At this point, I moved on, focusing on the victims and the many heroes who reacted to what is now becoming far too routine, until I read a commentary by Pulitzer Prize-winning journalist Thomas Friedman.

“If only Stephen Paddock had been a Muslim,” Freidman writes, “… If only he had shouted ‘Allahu akbar’ before he opened fire on all those concertgoers in Las Vegas … If only he had been a member of ISIS … If only we had a picture of him posing with a Quran in one hand and his semiautomatic rifle in another …

“Then we know what we’d be doing. We’d be scheduling immediate hearings in Congress about the worst domestic terrorism event since 9/11. Then Donald Trump would be tweeting every hour ‘I told you so,’ as he does minutes after every terror attack in Europe, precisely to immediately politicize them. Then there would be immediate calls for a commission of inquiry to see what new laws we need to put in place to make sure this doesn’t happen again. Then we’d be ‘weighing all options’ against the country of origin.

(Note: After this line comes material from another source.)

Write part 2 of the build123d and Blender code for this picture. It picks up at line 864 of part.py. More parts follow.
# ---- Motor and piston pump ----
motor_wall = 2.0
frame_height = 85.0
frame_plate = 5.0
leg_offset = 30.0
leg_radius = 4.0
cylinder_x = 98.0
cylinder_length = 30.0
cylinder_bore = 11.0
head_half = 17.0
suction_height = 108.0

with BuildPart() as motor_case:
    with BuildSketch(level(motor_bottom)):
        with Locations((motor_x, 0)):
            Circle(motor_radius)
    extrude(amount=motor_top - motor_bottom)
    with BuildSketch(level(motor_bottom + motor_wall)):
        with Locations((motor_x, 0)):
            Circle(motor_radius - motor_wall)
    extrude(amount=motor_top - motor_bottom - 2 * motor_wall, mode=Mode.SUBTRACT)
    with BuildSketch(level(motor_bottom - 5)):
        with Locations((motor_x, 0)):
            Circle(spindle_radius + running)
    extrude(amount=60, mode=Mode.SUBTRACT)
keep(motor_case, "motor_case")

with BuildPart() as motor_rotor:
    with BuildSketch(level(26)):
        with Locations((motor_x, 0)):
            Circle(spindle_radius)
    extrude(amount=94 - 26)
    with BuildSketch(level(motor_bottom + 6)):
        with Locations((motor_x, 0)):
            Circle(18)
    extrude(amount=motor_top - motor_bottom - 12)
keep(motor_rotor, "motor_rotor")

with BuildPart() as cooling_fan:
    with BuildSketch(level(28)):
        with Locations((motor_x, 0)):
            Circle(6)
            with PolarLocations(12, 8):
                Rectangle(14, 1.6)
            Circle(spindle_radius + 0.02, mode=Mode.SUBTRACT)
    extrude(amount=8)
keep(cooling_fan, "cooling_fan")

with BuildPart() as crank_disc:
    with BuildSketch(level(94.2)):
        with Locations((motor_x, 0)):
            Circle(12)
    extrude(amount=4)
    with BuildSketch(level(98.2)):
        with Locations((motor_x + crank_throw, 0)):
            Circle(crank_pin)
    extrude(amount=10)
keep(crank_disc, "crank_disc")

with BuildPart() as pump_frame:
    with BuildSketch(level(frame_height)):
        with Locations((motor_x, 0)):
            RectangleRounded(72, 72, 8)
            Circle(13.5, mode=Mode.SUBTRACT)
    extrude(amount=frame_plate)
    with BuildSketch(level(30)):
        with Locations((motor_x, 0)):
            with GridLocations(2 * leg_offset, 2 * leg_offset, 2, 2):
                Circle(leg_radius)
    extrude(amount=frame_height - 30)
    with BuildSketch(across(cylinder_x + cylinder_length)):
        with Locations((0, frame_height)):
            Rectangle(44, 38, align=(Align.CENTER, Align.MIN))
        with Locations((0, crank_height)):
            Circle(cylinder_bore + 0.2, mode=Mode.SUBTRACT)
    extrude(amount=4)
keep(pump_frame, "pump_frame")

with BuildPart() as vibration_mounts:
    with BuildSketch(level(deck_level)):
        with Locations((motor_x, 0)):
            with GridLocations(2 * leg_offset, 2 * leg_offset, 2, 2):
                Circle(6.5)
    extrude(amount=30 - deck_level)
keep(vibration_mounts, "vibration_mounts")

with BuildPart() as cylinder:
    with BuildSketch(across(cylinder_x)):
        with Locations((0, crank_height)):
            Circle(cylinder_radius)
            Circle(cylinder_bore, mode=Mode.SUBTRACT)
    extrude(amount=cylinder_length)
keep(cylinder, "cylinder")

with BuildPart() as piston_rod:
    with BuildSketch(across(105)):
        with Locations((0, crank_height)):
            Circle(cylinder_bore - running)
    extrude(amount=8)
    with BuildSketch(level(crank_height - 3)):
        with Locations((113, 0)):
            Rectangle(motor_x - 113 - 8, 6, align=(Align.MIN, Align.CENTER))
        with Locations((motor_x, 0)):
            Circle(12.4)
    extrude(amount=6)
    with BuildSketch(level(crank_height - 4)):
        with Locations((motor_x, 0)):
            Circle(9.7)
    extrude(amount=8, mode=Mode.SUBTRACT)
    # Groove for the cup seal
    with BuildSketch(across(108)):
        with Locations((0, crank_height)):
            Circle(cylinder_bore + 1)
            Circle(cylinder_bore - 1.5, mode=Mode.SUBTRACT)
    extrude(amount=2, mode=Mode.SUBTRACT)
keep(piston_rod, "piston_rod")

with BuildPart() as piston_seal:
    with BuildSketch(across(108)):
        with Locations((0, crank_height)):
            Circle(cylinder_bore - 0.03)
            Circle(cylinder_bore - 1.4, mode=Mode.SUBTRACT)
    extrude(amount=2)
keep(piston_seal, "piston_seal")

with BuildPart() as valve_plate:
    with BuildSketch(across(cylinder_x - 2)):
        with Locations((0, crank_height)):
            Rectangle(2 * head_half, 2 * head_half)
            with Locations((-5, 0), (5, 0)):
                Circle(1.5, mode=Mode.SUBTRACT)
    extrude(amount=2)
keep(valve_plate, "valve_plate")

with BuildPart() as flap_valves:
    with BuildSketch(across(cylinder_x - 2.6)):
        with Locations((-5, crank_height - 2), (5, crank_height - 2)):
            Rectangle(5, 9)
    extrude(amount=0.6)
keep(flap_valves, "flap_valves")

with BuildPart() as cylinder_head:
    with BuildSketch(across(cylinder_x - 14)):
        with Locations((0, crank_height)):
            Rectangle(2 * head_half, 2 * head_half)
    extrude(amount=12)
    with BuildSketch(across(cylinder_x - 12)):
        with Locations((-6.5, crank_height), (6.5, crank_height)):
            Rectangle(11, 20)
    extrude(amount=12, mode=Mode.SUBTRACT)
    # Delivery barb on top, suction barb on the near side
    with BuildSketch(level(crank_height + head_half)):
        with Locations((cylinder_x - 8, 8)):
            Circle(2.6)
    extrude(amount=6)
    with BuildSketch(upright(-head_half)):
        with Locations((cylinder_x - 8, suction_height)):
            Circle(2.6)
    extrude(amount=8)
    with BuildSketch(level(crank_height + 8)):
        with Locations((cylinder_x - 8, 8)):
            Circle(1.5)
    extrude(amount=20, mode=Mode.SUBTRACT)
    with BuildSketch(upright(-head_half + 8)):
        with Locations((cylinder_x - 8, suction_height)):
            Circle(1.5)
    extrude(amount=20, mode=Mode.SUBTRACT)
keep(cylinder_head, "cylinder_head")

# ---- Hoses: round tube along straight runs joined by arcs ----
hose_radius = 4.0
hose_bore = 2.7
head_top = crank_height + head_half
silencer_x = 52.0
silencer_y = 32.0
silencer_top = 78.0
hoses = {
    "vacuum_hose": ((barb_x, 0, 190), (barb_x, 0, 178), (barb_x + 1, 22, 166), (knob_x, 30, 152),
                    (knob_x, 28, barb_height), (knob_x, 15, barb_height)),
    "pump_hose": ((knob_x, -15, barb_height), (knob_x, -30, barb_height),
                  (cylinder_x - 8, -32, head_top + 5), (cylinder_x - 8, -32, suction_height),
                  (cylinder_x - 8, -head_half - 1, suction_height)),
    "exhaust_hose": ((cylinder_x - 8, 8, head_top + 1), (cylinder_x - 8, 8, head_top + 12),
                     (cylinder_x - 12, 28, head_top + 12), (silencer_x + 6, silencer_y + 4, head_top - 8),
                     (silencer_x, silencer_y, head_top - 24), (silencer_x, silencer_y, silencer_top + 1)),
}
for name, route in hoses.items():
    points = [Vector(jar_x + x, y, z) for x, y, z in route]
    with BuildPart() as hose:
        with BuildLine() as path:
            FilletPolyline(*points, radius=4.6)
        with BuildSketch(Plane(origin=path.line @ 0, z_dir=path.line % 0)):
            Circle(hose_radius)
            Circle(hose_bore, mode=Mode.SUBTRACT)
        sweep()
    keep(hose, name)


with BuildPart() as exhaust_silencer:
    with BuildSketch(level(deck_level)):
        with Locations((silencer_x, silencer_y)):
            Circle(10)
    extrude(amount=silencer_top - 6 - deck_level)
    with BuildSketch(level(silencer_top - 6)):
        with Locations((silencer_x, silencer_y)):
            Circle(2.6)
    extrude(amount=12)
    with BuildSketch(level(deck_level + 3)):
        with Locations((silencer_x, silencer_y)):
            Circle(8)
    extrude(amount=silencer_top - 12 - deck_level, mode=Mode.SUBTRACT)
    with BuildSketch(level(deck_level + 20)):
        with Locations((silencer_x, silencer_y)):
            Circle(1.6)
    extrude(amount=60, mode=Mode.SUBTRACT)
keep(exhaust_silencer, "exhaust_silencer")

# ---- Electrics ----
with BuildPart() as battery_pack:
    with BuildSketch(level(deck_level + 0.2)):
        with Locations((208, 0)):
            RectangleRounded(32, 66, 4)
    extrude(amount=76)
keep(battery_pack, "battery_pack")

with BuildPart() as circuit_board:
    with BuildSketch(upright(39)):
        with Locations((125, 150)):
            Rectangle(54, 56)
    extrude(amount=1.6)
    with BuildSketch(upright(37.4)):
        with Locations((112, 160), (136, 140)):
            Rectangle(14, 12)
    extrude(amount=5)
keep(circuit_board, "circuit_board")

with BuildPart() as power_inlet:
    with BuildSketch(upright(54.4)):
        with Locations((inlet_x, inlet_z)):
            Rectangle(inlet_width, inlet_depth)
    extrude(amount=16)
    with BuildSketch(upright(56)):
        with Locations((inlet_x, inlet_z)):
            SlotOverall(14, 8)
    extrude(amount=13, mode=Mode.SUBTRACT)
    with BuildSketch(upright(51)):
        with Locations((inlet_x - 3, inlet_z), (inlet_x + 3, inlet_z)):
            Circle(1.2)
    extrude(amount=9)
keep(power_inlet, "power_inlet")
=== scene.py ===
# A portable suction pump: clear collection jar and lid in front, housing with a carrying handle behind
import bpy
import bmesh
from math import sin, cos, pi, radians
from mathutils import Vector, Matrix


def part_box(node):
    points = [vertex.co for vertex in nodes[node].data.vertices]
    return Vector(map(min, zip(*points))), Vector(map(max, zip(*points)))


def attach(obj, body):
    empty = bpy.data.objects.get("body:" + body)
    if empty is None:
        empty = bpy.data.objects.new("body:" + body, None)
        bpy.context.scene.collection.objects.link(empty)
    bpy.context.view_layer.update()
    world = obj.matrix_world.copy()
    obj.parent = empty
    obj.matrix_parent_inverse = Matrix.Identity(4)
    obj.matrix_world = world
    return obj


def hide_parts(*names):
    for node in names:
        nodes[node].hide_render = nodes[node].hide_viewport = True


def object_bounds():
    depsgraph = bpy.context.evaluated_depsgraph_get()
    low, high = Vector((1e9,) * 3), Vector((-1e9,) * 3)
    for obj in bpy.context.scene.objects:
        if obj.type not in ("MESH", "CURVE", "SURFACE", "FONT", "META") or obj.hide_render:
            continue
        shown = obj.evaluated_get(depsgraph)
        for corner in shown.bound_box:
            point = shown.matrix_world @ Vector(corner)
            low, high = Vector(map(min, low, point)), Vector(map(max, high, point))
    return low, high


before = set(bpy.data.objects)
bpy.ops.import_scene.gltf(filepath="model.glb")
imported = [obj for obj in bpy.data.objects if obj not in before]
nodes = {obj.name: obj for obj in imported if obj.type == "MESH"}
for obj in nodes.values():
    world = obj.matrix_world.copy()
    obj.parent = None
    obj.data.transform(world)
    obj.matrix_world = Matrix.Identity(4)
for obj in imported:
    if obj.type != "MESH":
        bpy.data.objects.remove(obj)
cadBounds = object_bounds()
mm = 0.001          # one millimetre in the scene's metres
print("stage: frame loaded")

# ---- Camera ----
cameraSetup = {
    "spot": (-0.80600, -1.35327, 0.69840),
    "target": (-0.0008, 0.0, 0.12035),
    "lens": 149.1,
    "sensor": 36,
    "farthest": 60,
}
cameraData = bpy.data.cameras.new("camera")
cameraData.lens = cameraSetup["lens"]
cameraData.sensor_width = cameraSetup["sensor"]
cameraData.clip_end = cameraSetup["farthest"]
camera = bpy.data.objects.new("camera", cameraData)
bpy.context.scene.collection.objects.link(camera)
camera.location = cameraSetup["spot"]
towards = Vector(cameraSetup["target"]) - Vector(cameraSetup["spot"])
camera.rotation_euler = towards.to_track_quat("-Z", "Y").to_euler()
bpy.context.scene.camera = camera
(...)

“But what happens,” Friedman asks, “when the country of origin is us?

“So let’s review: we will turn the world upside down to track down the last Islamic State fighter in Syria — deploying B-52s, cruise missiles, F-15s, F-22s, F-35s and U-2s. We will ask our best young men and women to make the ultimate sacrifice to kill or capture every last terrorist. And how many Americans has the Islamic State killed in the Middle East? I forget. Is it 15 or 20? And our president never stops telling us that when it comes to ISIS, defeat is not an option, mercy is not on the menu, and he is so tough he even has a defense secretary nicknamed ‘Mad Dog.’

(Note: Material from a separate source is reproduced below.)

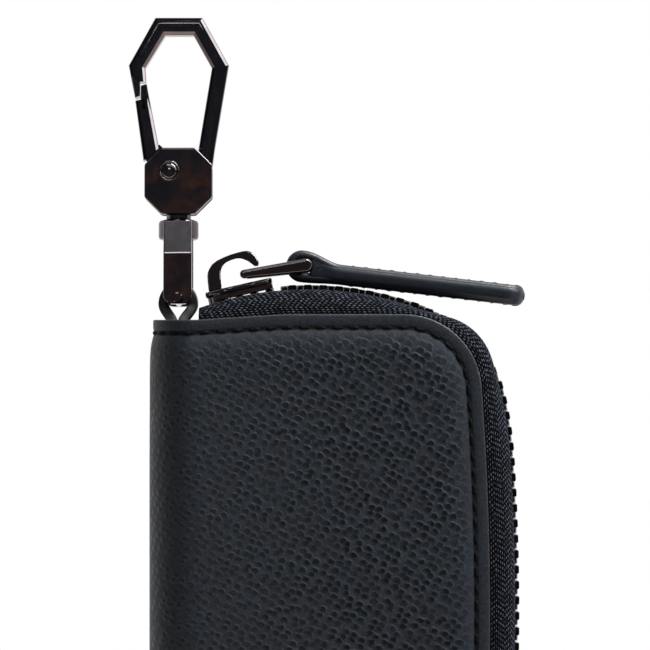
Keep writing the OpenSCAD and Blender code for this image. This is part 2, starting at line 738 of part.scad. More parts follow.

“But when fighting the N.R.A. — the National Rifle Association, which more than any other group has prevented the imposition of common-sense gun-control laws — victory is not an option, moderation is not on the menu and the president and the G.O.P. have no mad dogs, only pussycats.

“And they will not ask themselves to make even the smallest sacrifice — one that might risk their seats in Congress — to stand up for legislation that might make it just a little harder for an American to stockpile an arsenal like Paddock did, including 42 guns, some of them assault rifles — 23 in his hotel room and 19 at his home — as well as thousands of rounds of ammunition and some ‘electronic devices.’ Just another deer hunter, I guess.

“On crushing ISIS, our president and his party are all in. On asking the N.R.A. for even the tiniest moderation, they are AWOL. No matter how many innocents are fatally shot — no matter even that one of their own congressional leaders was critically wounded playing baseball — it’s never time to discuss any serious policy measures to mitigate gun violence.”

In the space of EIGHT days, we have gone from Congressional Republicans AND Democrats standing UNITED behind their colleague, Louisiana Representative Steve Scalise who — if he had not been part of House leadership requiring that Capitol Police be on the baseball field where he was when he got shot — would have witnessed many more of his brethren killed.

All House members give a standing ovation – deservedly so – to this man who survived a horrific attack by another crazed gunman, out hunting for Republicans this time.

After the Las Vegas attack, White House Press Secretary Sarah Huckabee Sanders said, “I think if you look to Chicago, where you had over 4,000 victims of gun-related crimes last year, they have the strictest gun laws in the country. That certainly hasn’t helped there.”

Politifact rated Sanders’s claim as Pants-on-Fire false! Just one of many pieces of false information coming out of the White House and from politicians who continue to view mass shootings as just another cost-benefit for “protecting” our Second Amendment rights.

On the same day that Sanders spoke, Wisconsin Democrat Chris Abele said in a tweet:

“Americans have overwhelmingly supported common sense gun reform. 90% support universal background checks.”

Politifact rated Abele’s statement: True.

In 2015, after the Environmental Protection Agency (EPA) discovered that diesel Volkswagens and Audis ran hidden software that allowed their cars to cheat on U.S. federal emissions tests, the company agreed to a multi-billion-dollar settlement and fix the software.

After every plane crash, every plane crash, the National Transportation Safety Board (NTSB) investigates to determine the cause and govern what needs to be fixed.

After Las Vegas?

Well, a lot of hand-wringing, talk about banning “bump stocks,” but will any meaningful legislation go anywhere?

“Well,” the argument goes, “it’s MY right to blah, blah, blah.

Here’s the simple reality that the NRA continues to ignore:

NO ONE is COMING FOR YOUR GUNS!

NO ONE has ever PROPOSED CONFISCATING ALL GUNS FROM U.S. CITIZENS. NO ONE!

But Congress can better regulate what can be owned and by whom.

Will they? Of course not.

And yet, we continue to watch more mass shootings, more moments of silence, more candle-lit vigils, and endure the same lack of action taken by those responsible in Washington.

Why do we continue to allow this to happen?

When will Congress grow a backbone and take action on commonsense gun legislation?

And what do we say to the dead when they don’t?

Comments

  1. So so sad. Join me in connecting with the angry, isolated and disenfranchised. Affordable mental health and gun control TODAY. Thanks Jim.